BRIEF -> Restate word for word the lines that begin the listing and end with the line holding "(0.06, 0.14), 0.8)".

DATA EXTRACT ->
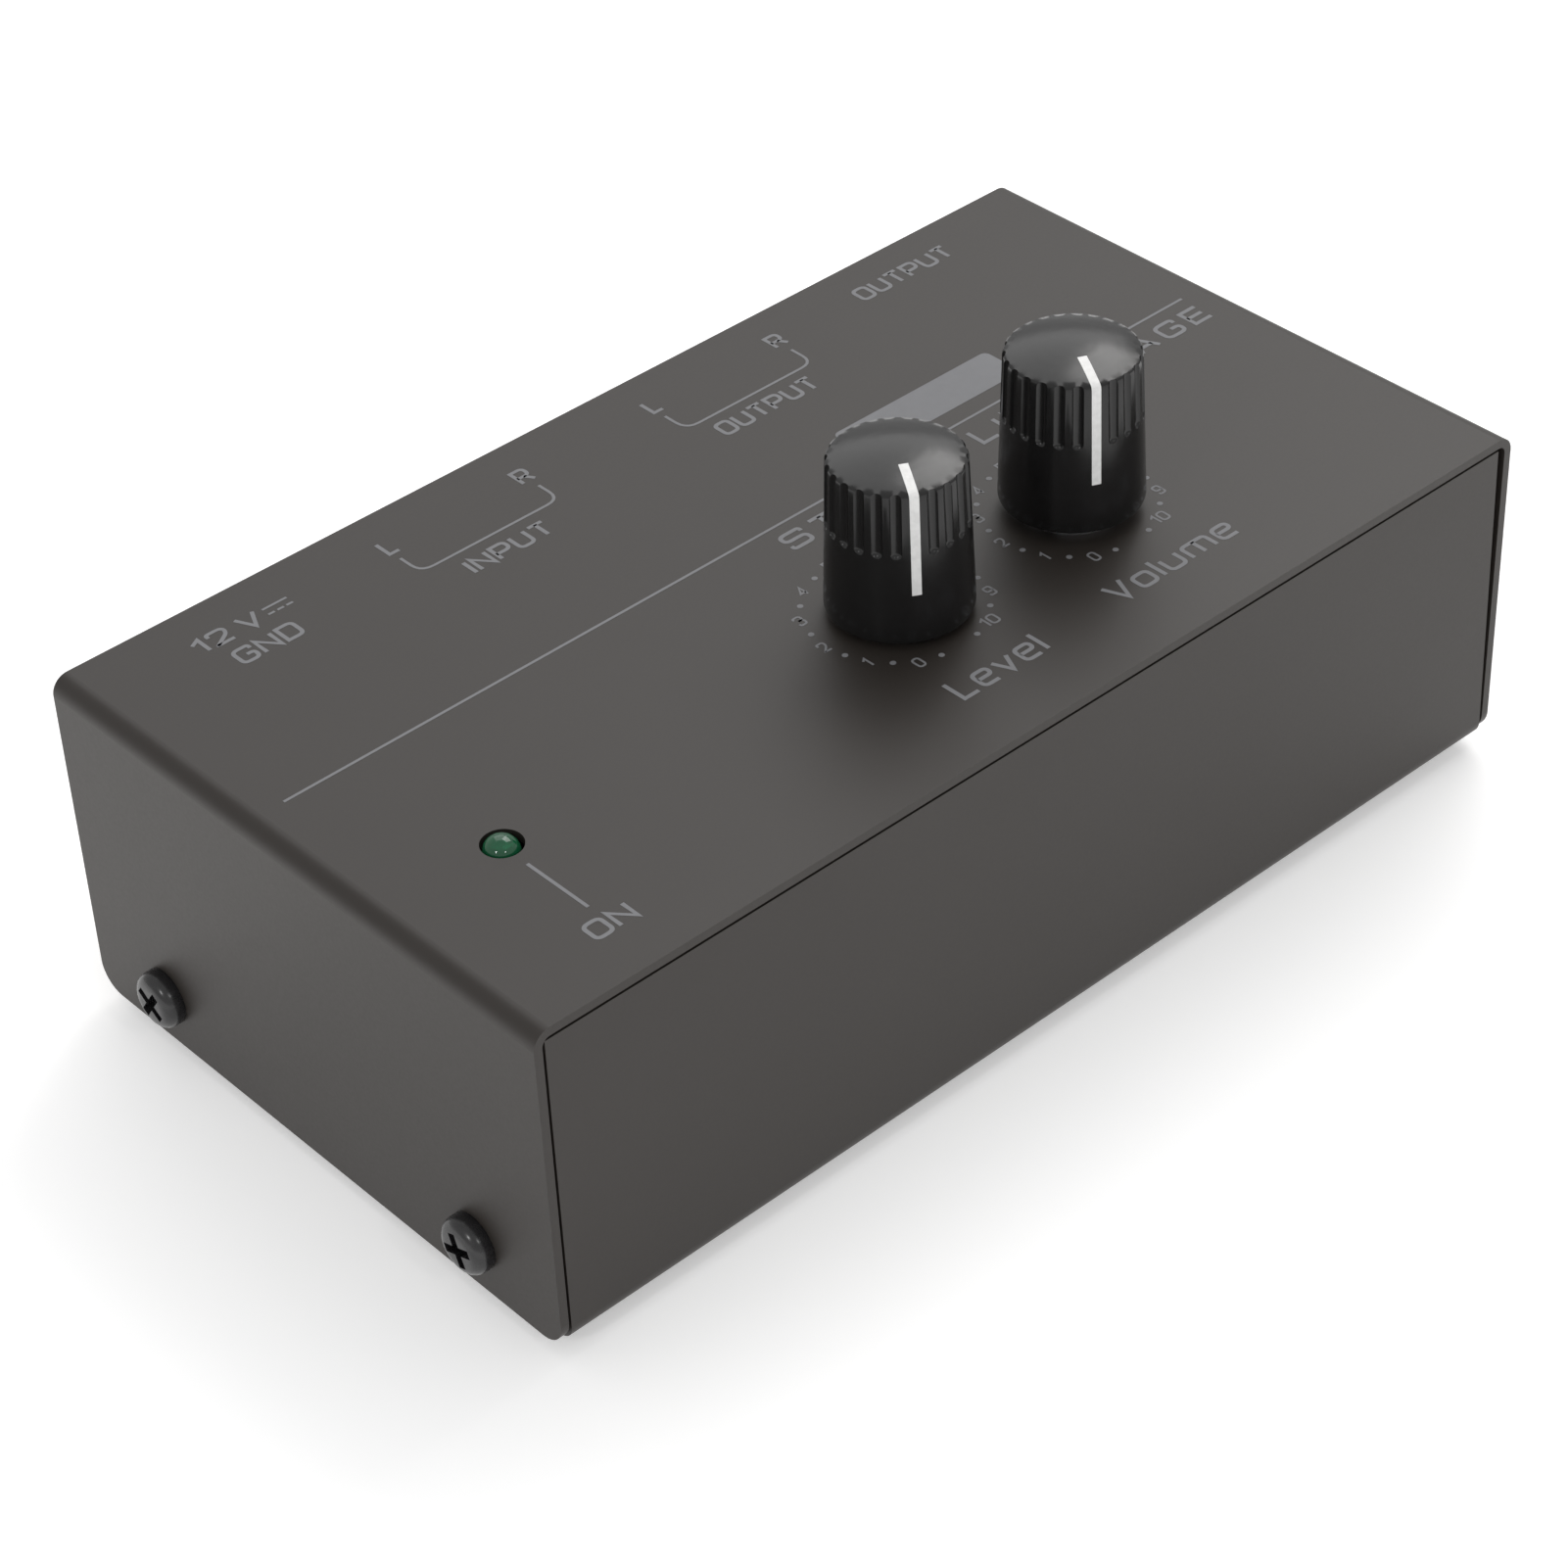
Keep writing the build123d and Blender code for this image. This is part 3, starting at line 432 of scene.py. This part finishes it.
# ------------------------------------------------------------------ stage
scene = bpy.context.scene
bpy.ops.mesh.primitive_plane_add(size=8.0, location=(0, 0, 0))
floor = bpy.context.object
floor.name = "floor"
fm, nt, bsdf, co = new_mat("floor")
nt.links.new(ramp(nt, noise(nt, co, 3.0), [(0.3, (0.90, 0.90, 0.90)), (0.7, (0.92, 0.92, 0.92))]), bsdf.inputs["Base Color"])
bsdf.inputs["Roughness"].default_value = 0.9
bsdf.inputs["Specular IOR Level"].default_value = 0.1
bsdf.inputs["Emission Color"].default_value = (1.0, 1.0, 1.0, 1.0)
bsdf.inputs["Emission Strength"].default_value = 0.34
floor.data.materials.append(fm)

world = bpy.data.worlds.new("world")
scene.world = world
world.use_nodes = True
bg = world.node_tree.nodes["Background"]
bg.inputs["Color"].default_value = (1.0, 1.0, 1.0, 1.0)
bg.inputs["Strength"].default_value = 0.60


def area(name, loc, aim, size, power, color=(1, 1, 1)):
    d = bpy.data.lights.new(name, "AREA")
    d.shape = "RECTANGLE"
    d.size, d.size_y = size
    d.energy = power
    d.color = color
    o = bpy.data.objects.new(name, d)
    scene.collection.objects.link(o)
    o.location = loc
    o.rotation_euler = (Vector(aim) - Vector(loc)).to_track_quat("-Z", "Y").to_euler()
    return o


area("key_right_rear", (0.95, 0.28, 1.15), (0, 0, 0.02), (0.8, 0.8), 6.5, (1.0, 0.985, 0.97))
area("sky_rear", (0.75, 1.00, 1.30), (0, 0, 0.02), (1.5, 1.5), 8.0)
area("fill_left", (-0.95, -0.25, 0.75), (0, 0, 0.02), (0.08, 0.18), 1.4)
area("fill_front", (-0.15, -1.05, 0.85), (0, 0, 0.02), (0.06, 0.14), 0.8)

# ------------------------------------------------------------------ camera
az, el, roll = math.radians(-40.958), math.radians(38.449), math.radians(-2.609)
back = Vector((math.sin(az) * math.cos(el), -math.cos(az) * math.cos(el), math.sin(el)))
right = (-back).cross(Vector((0, 0, 1))).normalized()
up = right.cross(-back)
r_ = math.cos(roll) * right + math.sin(roll) * up
u_ = -math.sin(roll) * right + math.cos(roll) * up
cam_d = bpy.data.cameras.new("camera")
cam_d.sensor_width = 36.0
cam_d.lens = 95.12
cam_d.clip_start = 0.01
cam = bpy.data.objects.new("camera", cam_d)
scene.collection.objects.link(cam)
mw = Matrix((r_, u_, back)).transposed().to_4x4()
mw.translation = row(-162.744, -223.190, 285.9997)
cam.matrix_world = mw
scene.camera = cam
scene.view_settings.view_transform = "Standard"
scene.view_settings.look = "None"
scene.view_settings.exposure = 0.0
scene.view_settings.gamma = 1.0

COMPLETED EXERCISE ->
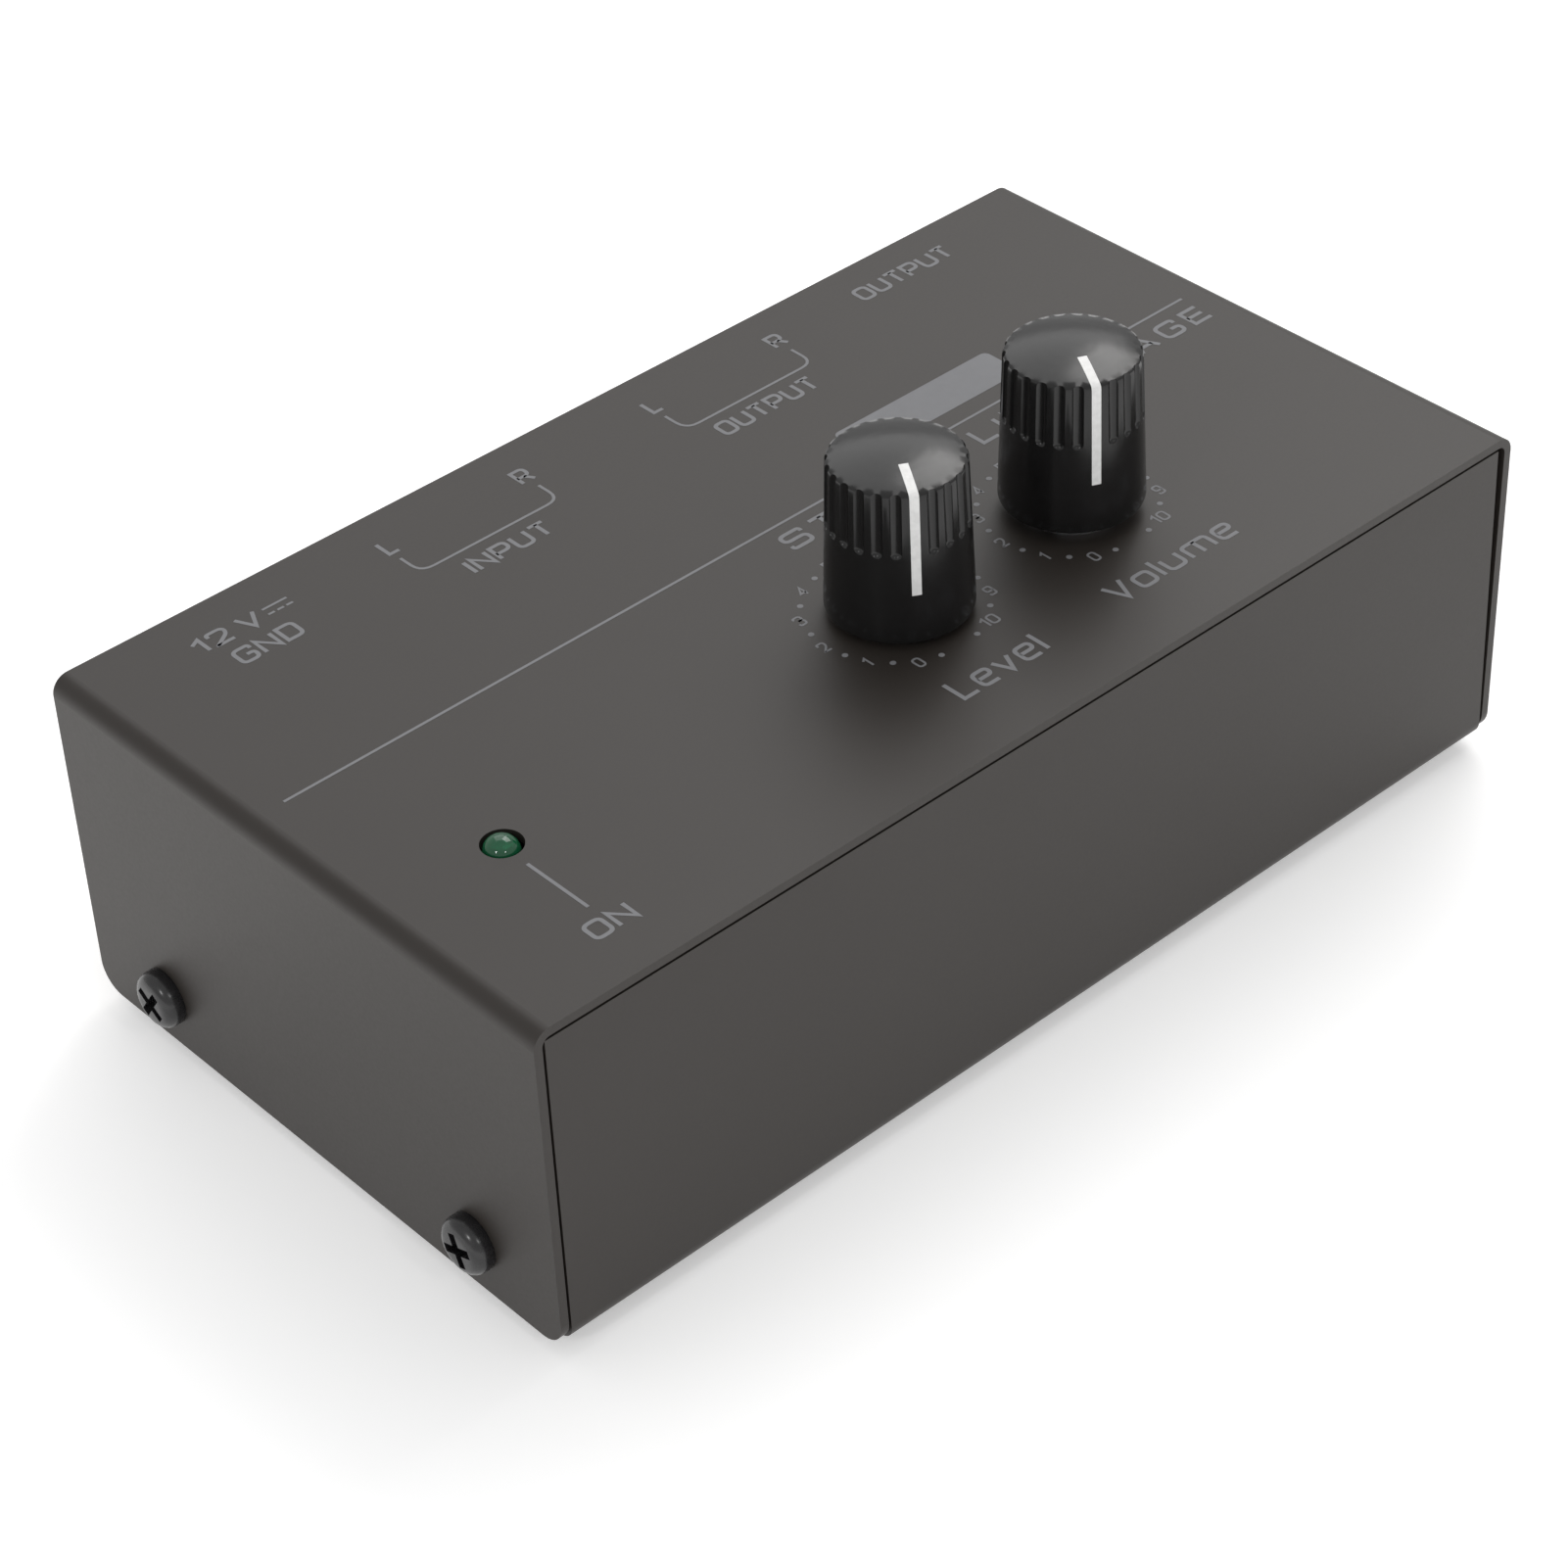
Keep writing the build123d and Blender code for this image. This is part 3, starting at line 432 of scene.py. This part finishes it.
# ------------------------------------------------------------------ stage
scene = bpy.context.scene
bpy.ops.mesh.primitive_plane_add(size=8.0, location=(0, 0, 0))
floor = bpy.context.object
floor.name = "floor"
fm, nt, bsdf, co = new_mat("floor")
nt.links.new(ramp(nt, noise(nt, co, 3.0), [(0.3, (0.90, 0.90, 0.90)), (0.7, (0.92, 0.92, 0.92))]), bsdf.inputs["Base Color"])
bsdf.inputs["Roughness"].default_value = 0.9
bsdf.inputs["Specular IOR Level"].default_value = 0.1
bsdf.inputs["Emission Color"].default_value = (1.0, 1.0, 1.0, 1.0)
bsdf.inputs["Emission Strength"].default_value = 0.34
floor.data.materials.append(fm)

world = bpy.data.worlds.new("world")
scene.world = world
world.use_nodes = True
bg = world.node_tree.nodes["Background"]
bg.inputs["Color"].default_value = (1.0, 1.0, 1.0, 1.0)
bg.inputs["Strength"].default_value = 0.60


def area(name, loc, aim, size, power, color=(1, 1, 1)):
    d = bpy.data.lights.new(name, "AREA")
    d.shape = "RECTANGLE"
    d.size, d.size_y = size
    d.energy = power
    d.color = color
    o = bpy.data.objects.new(name, d)
    scene.collection.objects.link(o)
    o.location = loc
    o.rotation_euler = (Vector(aim) - Vector(loc)).to_track_quat("-Z", "Y").to_euler()
    return o


area("key_right_rear", (0.95, 0.28, 1.15), (0, 0, 0.02), (0.8, 0.8), 6.5, (1.0, 0.985, 0.97))
area("sky_rear", (0.75, 1.00, 1.30), (0, 0, 0.02), (1.5, 1.5), 8.0)
area("fill_left", (-0.95, -0.25, 0.75), (0, 0, 0.02), (0.08, 0.18), 1.4)
area("fill_front", (-0.15, -1.05, 0.85), (0, 0, 0.02), (0.06, 0.14), 0.8)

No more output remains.